Putting Wearside on the cultural map

December 5, 2016

At first glance, the building where Sunderland’s bid for UK City of Culture 2021 is based doesn’t seem very befitting. Rather nondescript from the outside and bordering the once-grand derelict Joplings department store, it doesn’t appear to be the best surroundings from which to stake Sunderland’s claim to be a cultural hub.

However, the building could almost be a metaphor for Sunderland itself – while from the outside it may not look much, in truth, it is a real hidden gem. Scratch the surface and a grand history and proud heritage soon becomes obvious.

Step through the door, and 4 St Thomas Street is a truly splendid and hugely impressive Edwardian building, with an equally significant history. Once the headquarters of the River Wear Commissioners – who founded the Port of Sunderland in 1717 and enabled the creation of one of the most famous shipbuilding destinations in the world – it becomes obvious why this has been chosen as the bid’s HQ.

Rebecca Ball, bid director for Sunderland’s campaign, proudly shows off the building, and particularly its stunning boardroom, which bears the names of all 12 Chairmen of the Commissioners. Having lived in the North East for five years since moving here from London, it’s

clear she loves the region, and is a passionate advocate of Sunderland.

“I think Sunderland has such a fascinating history, going back to Bede and how this was a centre for learning, to the city’s huge industrial achievements and shipbuilding and the things we invented; we have a great story,” she says, her ‘Sunderland City of Culture’ bid badge taking pride of place on her lapel.

“But our bid to be UK City of Culture is about the future of the city, and how we can build on the success of our past to take our opportunities for the future. We know this is not a city without its challenges, and perhaps some of our competitors may be further in their journeys than we are.

“But this is not a beauty parade – it’s about who can take the opportunities that come as a result of being UK City of Culture to create long and lasting positive change.”

Sunderland is one of 11 cities set to submit their bids to win the UK City of Culture 2021, with a decision being made by this time next year. To say the stakes are high is an understatement – predictions are that Hull, UK City of Culture 2017, will see £184 million pumped into the local economy, alongside the creation of 1200 jobs and a new era of growth for Humberside, through securing the highly sought-after status.

Sunderland articulates five areas in which it would benefit from winning: raising its profile as a cultural hub; raising the potential and aspirations of young people; connecting and unifying the city; improving health through participation in arts; and boosting job prospects and creation.

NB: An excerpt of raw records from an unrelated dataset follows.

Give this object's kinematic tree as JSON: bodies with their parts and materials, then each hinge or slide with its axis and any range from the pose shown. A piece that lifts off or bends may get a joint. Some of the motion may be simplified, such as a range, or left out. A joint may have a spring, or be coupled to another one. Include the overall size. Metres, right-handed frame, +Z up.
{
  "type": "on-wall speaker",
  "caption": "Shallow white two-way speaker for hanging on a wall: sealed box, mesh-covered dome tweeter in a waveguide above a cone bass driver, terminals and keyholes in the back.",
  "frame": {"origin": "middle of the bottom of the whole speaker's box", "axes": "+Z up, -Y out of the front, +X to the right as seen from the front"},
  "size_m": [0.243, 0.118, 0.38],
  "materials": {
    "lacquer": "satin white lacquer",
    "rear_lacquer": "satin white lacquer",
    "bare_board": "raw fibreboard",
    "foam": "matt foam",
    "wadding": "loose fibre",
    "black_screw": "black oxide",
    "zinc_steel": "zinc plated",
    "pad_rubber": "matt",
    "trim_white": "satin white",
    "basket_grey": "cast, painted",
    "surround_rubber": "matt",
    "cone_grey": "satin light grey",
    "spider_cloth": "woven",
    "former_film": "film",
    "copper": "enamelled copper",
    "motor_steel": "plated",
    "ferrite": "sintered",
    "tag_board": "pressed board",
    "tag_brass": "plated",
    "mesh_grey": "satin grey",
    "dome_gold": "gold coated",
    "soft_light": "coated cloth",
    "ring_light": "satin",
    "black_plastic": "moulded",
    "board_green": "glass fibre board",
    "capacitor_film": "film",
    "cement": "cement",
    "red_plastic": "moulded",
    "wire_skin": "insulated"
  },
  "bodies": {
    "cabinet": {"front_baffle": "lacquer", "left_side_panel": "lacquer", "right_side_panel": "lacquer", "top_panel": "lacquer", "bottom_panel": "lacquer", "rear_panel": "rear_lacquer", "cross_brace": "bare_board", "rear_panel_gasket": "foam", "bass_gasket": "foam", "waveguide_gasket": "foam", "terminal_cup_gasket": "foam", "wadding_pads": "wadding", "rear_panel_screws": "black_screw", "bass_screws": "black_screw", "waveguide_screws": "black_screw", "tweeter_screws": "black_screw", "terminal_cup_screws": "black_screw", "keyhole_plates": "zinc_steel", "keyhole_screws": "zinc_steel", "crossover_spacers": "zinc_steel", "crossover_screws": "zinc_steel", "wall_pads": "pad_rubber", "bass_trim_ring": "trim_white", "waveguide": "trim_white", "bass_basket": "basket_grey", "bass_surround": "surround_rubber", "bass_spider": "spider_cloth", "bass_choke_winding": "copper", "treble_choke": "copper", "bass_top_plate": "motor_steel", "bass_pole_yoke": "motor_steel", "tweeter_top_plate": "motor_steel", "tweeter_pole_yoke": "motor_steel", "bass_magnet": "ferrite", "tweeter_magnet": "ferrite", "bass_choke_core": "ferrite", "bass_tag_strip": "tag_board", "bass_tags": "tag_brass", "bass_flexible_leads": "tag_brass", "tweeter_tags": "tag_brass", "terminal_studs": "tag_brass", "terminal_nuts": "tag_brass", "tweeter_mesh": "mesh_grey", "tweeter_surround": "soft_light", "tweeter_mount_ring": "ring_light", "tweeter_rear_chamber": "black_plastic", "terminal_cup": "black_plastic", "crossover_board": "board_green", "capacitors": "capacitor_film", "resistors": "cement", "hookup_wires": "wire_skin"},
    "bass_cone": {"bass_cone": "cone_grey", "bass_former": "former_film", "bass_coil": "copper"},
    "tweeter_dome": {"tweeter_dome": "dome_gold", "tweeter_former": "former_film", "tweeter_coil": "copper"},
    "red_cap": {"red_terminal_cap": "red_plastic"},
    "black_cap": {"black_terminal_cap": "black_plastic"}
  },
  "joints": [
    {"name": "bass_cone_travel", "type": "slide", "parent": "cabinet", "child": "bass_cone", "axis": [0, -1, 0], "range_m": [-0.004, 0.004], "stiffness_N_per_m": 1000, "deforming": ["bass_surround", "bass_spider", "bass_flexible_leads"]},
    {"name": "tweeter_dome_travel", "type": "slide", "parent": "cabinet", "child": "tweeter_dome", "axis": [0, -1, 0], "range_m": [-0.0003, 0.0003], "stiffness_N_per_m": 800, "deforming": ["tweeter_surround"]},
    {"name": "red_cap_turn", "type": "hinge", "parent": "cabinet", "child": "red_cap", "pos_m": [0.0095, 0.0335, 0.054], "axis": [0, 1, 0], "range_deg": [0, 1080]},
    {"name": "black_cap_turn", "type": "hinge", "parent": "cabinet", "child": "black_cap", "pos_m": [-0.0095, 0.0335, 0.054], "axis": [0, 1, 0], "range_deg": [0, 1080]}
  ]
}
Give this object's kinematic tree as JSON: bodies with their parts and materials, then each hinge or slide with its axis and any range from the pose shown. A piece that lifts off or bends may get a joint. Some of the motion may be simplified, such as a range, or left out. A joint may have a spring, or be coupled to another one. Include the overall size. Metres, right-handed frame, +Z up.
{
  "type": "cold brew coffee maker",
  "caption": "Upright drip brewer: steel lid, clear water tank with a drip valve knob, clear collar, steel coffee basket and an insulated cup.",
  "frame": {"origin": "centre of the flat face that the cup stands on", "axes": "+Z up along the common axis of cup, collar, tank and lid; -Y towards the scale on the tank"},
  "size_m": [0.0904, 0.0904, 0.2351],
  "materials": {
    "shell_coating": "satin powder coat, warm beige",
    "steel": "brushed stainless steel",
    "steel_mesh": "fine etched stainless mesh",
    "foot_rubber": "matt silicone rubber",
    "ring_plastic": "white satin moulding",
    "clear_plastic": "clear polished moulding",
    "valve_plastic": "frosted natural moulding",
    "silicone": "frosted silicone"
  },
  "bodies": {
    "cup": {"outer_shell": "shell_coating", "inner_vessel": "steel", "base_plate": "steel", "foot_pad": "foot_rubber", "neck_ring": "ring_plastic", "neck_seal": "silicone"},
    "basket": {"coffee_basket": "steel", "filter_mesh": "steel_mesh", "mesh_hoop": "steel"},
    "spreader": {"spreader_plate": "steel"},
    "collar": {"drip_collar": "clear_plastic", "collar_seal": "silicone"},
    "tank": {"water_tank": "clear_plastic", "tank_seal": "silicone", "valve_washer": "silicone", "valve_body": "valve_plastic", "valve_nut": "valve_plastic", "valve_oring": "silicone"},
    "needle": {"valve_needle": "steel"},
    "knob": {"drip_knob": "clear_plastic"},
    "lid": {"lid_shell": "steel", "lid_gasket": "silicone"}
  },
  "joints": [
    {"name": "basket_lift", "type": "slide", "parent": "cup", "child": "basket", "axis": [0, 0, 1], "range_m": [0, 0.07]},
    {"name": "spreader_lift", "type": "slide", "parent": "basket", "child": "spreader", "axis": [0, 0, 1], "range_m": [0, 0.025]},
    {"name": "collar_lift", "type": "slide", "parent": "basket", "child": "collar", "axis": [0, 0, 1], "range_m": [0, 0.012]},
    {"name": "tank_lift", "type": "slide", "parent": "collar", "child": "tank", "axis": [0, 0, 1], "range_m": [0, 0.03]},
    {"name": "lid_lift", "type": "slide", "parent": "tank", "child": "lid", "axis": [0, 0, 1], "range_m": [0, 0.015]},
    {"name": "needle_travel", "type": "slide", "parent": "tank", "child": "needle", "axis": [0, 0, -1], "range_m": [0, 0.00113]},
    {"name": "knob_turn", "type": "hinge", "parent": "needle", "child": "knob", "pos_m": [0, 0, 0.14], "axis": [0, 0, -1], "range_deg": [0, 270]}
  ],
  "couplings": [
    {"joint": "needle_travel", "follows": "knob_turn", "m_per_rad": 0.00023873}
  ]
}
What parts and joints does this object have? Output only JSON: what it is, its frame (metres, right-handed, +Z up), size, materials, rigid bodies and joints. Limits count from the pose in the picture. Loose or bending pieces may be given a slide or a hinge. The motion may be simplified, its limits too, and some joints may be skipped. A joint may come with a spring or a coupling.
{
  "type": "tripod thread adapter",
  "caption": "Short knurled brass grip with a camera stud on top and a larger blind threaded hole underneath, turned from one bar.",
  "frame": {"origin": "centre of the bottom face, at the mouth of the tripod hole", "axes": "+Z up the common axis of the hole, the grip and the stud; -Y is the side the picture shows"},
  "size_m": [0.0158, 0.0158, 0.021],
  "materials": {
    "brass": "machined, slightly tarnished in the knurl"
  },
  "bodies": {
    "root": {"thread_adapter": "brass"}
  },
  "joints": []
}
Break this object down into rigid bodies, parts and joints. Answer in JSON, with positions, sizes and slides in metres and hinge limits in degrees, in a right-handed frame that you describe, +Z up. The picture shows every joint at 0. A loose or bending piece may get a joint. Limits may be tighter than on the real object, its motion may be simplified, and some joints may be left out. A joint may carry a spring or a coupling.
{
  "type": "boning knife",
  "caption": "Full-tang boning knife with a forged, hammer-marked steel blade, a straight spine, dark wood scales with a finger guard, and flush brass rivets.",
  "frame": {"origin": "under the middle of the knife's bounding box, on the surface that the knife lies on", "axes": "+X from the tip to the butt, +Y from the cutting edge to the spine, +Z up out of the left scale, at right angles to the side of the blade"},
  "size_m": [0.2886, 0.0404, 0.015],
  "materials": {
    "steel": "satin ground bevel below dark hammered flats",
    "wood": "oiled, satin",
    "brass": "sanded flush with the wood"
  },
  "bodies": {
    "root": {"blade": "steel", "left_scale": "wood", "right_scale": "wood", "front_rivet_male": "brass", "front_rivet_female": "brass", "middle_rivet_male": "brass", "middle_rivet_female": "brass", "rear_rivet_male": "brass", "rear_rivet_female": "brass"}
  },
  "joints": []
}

While not regarded by many as a frontrunner at this stage – Coventry and Paisley are said to be the favourites – Rebecca is adamant that Sunderland has at least as good a chance as any of its competitors. And while that may be an easy thing to say, there is a strong case to back it up.

The bid has won the backing from across the whole city and indeed the wider North East, with Sunderland City Council, Sunderland University and the MAC Trust (Sunderland’s dedicated music, arts and culture body) working in close collaboration with the city’s business community and residents to ensure a collective passion and joint approach. The growing success of existing assets such as the Empire Theatre, Sunderland University and the National Glass Centre, combined with future projects including the Tall Ships 2018 and redevelopment of the Vaux site are also persuasive arguments.

Rebecca, whose background includes being a director of the Arts Council and of The Cultural Spring, a project to encourage more participation in the arts in Sunderland and South Tyneside, says, with her characteristic passion for the cause: “One of the things that first struck me when I moved up here was how people support each other and work together to make things happen, and that is absolutely the case with our bid. Business people, artists, academics and the council are all working together to create this vision for our city, and that’s very special.

“Everyone is committed to galvanising Sunderland and to coming together to make a difference to our future. This bid is the beginning of a journey for us, whether we are successful in our bid for UK City of Culture or not, although clearly winning the bid would help enormously.

“We want to be seen by people who live here, and by the wider UK too, as a place where you can be proud to live and work, where you can have a strong cultural life, and where our young people can achieve their full potential and develop their careers.

“Putting the bid together is a very positive process for the city, and through sharing and articulating ideas and aspirations, we can then act on them. This is an exciting time for the city and we would urge everyone to get involved – everyone has a voice and a role in this. The opportunities are for everyone.”